2- In the absence of reliable estimates concerning the Type-039B torpedo loadout, the Type-039A loadout is used, which is estimated to be 16. It is possible that not all torpedoes would be used for the mining mission, and that space may be reserved for conventionally-powered torpedoes for self defense.
3,4 - The scenario assumes a transit speed of 15 knots, and relies on performance data derived using the Guo paper claim that a nuclear-powered torpedo could operate for 200 hours at 30 knots, or longer if operated at a lower power consumption. For simplicity, it was assumed that power generation would increase/decrease in a linear fashion - i.e. if 200 hours @ 30kts, then 400 hours at 15kts, 600 hours at 10kts, etc. Alternatively, if the torpedoes transited at a lower speed, they could be launched from a greater standoff range, and still operate in situ for an extended period of time.

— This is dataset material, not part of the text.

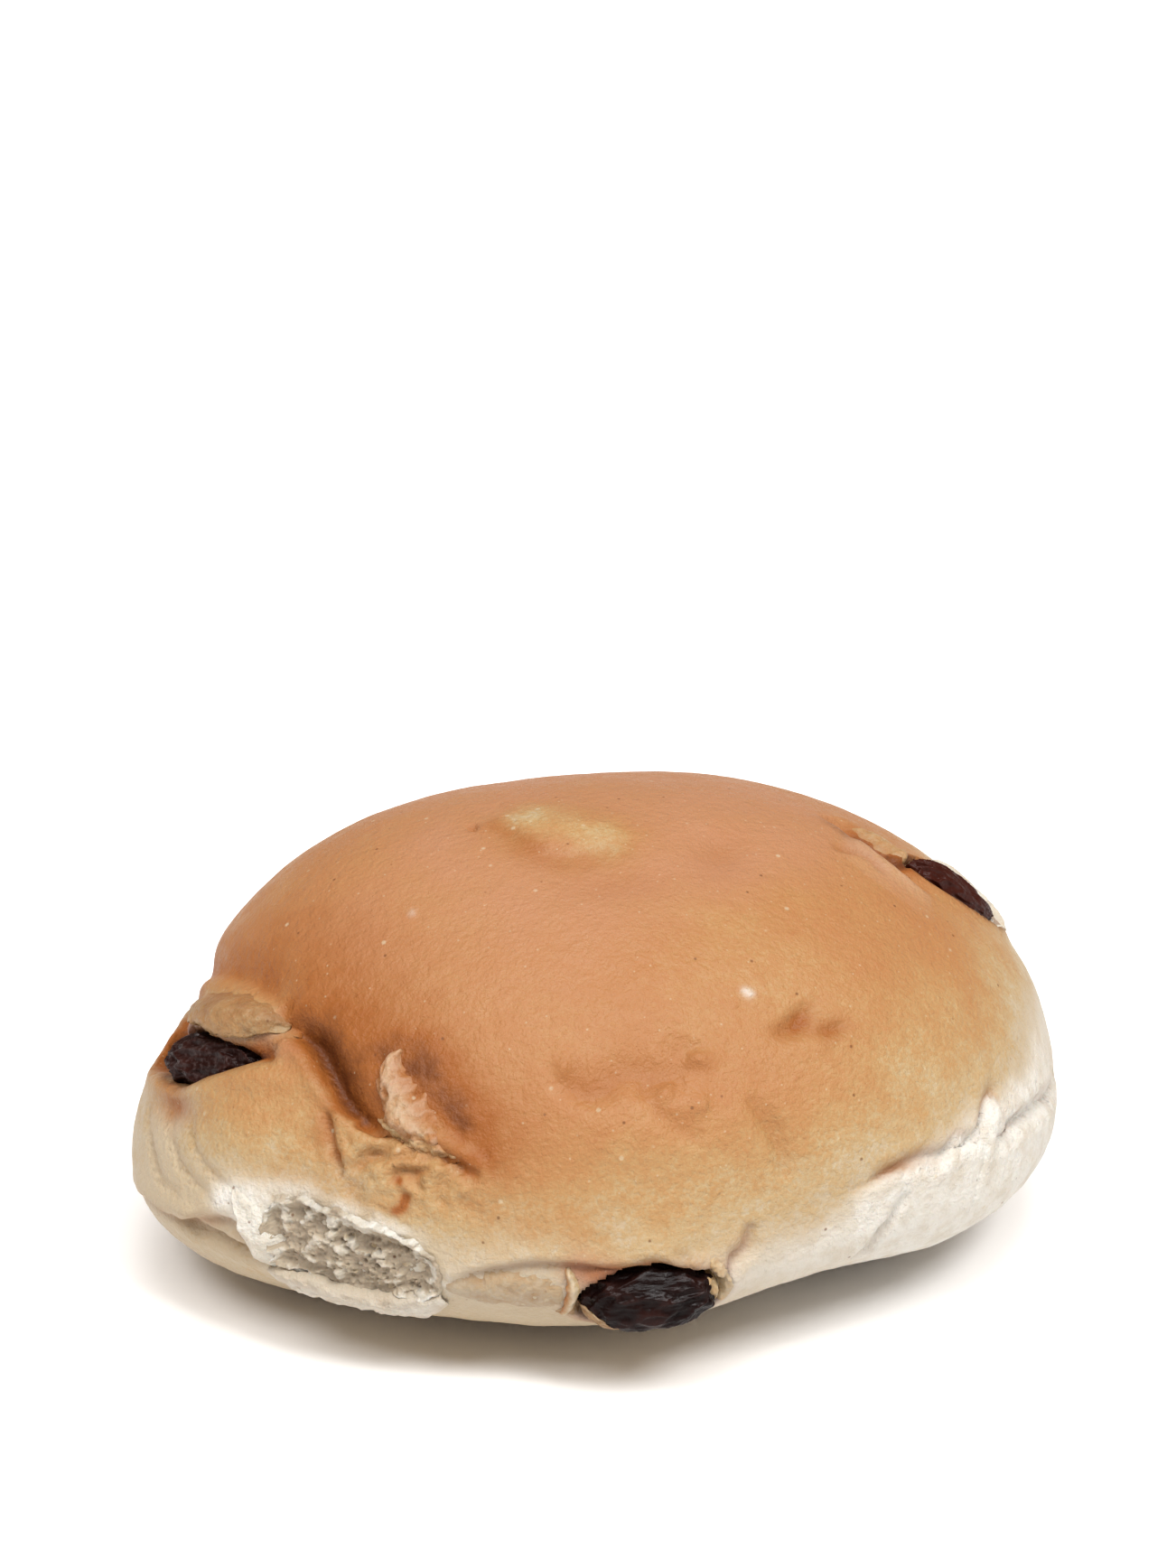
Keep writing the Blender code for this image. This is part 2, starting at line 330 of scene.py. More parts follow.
EDGES = {
    "white_tear": Edge([(289.5, 6.4), (292.9, 7.1), (296, 7.5), (299.5, 7.1), (304.4, 6.2), (306.4, 7.7),
        (307.9, 9.1), (309.4, 8.5), (310.6, 7.6), (312.4, 8.3), (313.8, 9), (314.8, 10.8), (316.8, 11.2),
        (317.3, 8.8), (318.2, 6.7), (322.9, 6), (328.3, 5.6), (334.5, 4.8), (344, 5)], 0.75, 3.5, False,
        0.3, 0.25, 1),
    "front_lip": Edge([(235.5, -1.6), (238.1, 0.2), (240.5, 1.1), (243, 1.8), (247.3, 2.5), (251.7, 2.4),
        (255, 2.1), (258.4, 2.3), (262.2, 2.8), (265.2, 1.6), (267.4, 0.8), (269.6, 1.4)], 0.9, 2.6, True,
        0.35, 0.15, 0),
    "channel_lip": Edge([(343.5, 50.5), (343.1, 47.6), (341.5, 45), (339.7, 42.5), (339.4, 40),
        (338.6, 37.4), (339, 35)], 0.6, 1.6, False, 0.45, 0.15, 0.16),
    "crown_bump_edge": Edge([(192, 66), (205, 67.6), (219.6, 66.4), (234.1, 67), (247.6, 69.5),
        (262, 73)], 0.4, 5, True, 1.1, 0.25, 0),
    "left_under_fold": Edge([(186, -3.5), (192, -2.4), (197.8, -1.8), (201.9, -0.9), (205.4, 0.8),
        (208.2, 1.2), (210.2, -1), (211.2, -4.2)], 1.1, 2.5, True, 0.45, 0.25, 0),
    "back_tear_edge": Edge([(34, 10), (44, 13), (52, 10), (61, 14), (70, 11), (79, 13), (88, 9.5),
        (97, 12), (106, 9)], 0.55, 3, False, 0.35, 0.5, 0.9),
}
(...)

China is actively pursuing a breakthrough in energy production that would extend the operating range and endurance of AUVs in order to enable persistent, wide area operations, including undersea swarming. While it is highly unlikely that China will develop and operationalize a nuclear-powered standard torpedo within at least the next ten years, given that other forms of energy production are either currently available or under development, it is likely that China will acquire an undersea swarming capability within that time period. This will dramatically enhance the People's Liberation Army Navy (PLAN) mine warfare capability, enabling it to threaten U.S. and Allied/partner maritime forces operating in home waters, as well as in deepwater regions of the ocean, well beyond the littorals.